We took a train to Versailles. I know this sounds rich coming from me as I’ve been there, but my advice to you is don’t. Don’t get me wrong, it is amazing. About a million times more impressive than Buckingham Palace. The trouble is it is a “must see” in all the guidebooks. Everywhere. In 200 languages. And the French cannot deal with crowds. They just have no idea. This is what happened. We arrived by train, along with about 200 other people. The train station is woefully inadequate for dealing with crowds and so people were jumping barriers to get out. A bad start, I thought. We walked the short distance to the Palace. Wow, I thought. Look at all those people. The queues were massive, curling back on themselves like some giant snake. We decided to skip the State Rooms and join the smaller queue for the Dauphin’s apartments. This proved a wise decision as we only queued for about 30 minutes and the number of people inside was quite acceptable. This bit was quite good. We also discovered that our ticket got us entry to the State Rooms and we could bypass the queue for tickets. Might as well, we thought…

We entered quickly through the special door and all seemed well until we actually got to the first room. There was no crowd control a all. The rooms (there are about 20 of them) had a small walkway roped off on one side. This was filled with a solid mass of slowly shuffling people. I couldn’t see anything except the roof. Kath couldn’t see anything except armpits.

It was crap.

We forced our way back with great difficulty and popped out into the sunlit courtyard, determined never to return.

Don’t go.
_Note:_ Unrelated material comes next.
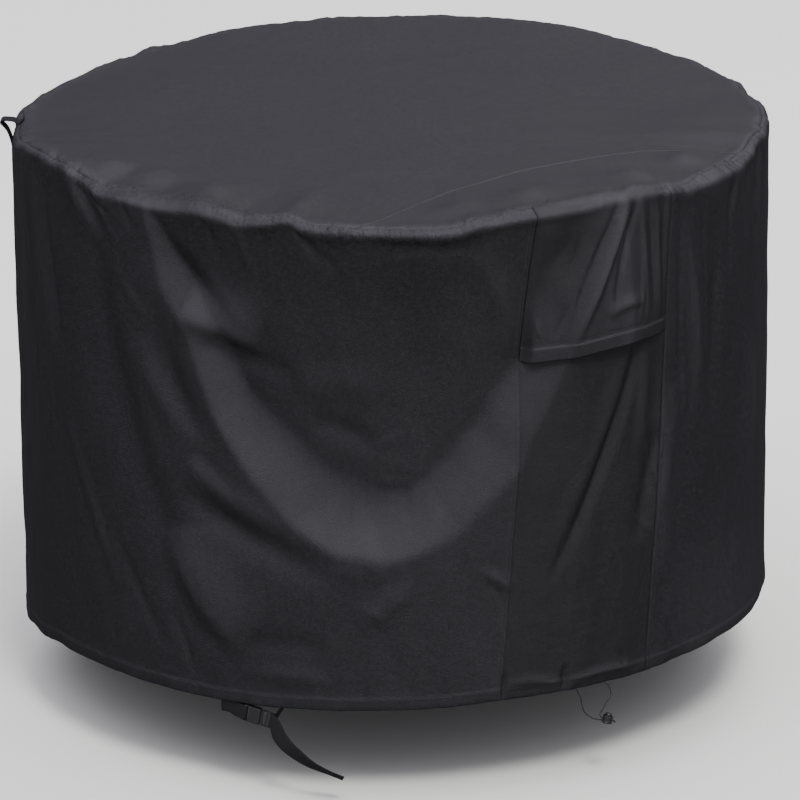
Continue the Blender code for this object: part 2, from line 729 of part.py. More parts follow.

Buy a book.

From then on we realized the problem the Parisians have with crowds. We went to the Eiffel Tower, but didn’t go up because of the queues. We decided to spend the rest of our time shopping and walking the streets.

Kathryn discovered Paris is great for shopping.

One thing that is definitely worth seeing in Paris is the Arc de Triomphe. Sure the Arc is vaguely interesting, but the traffic that goes on around it is simply amazing. I stood there for a while trying to figure out the rules and I couldn’t. There aren’t any. No lines, no signs, no rules. Just grab the wheel and step on it. Amazing.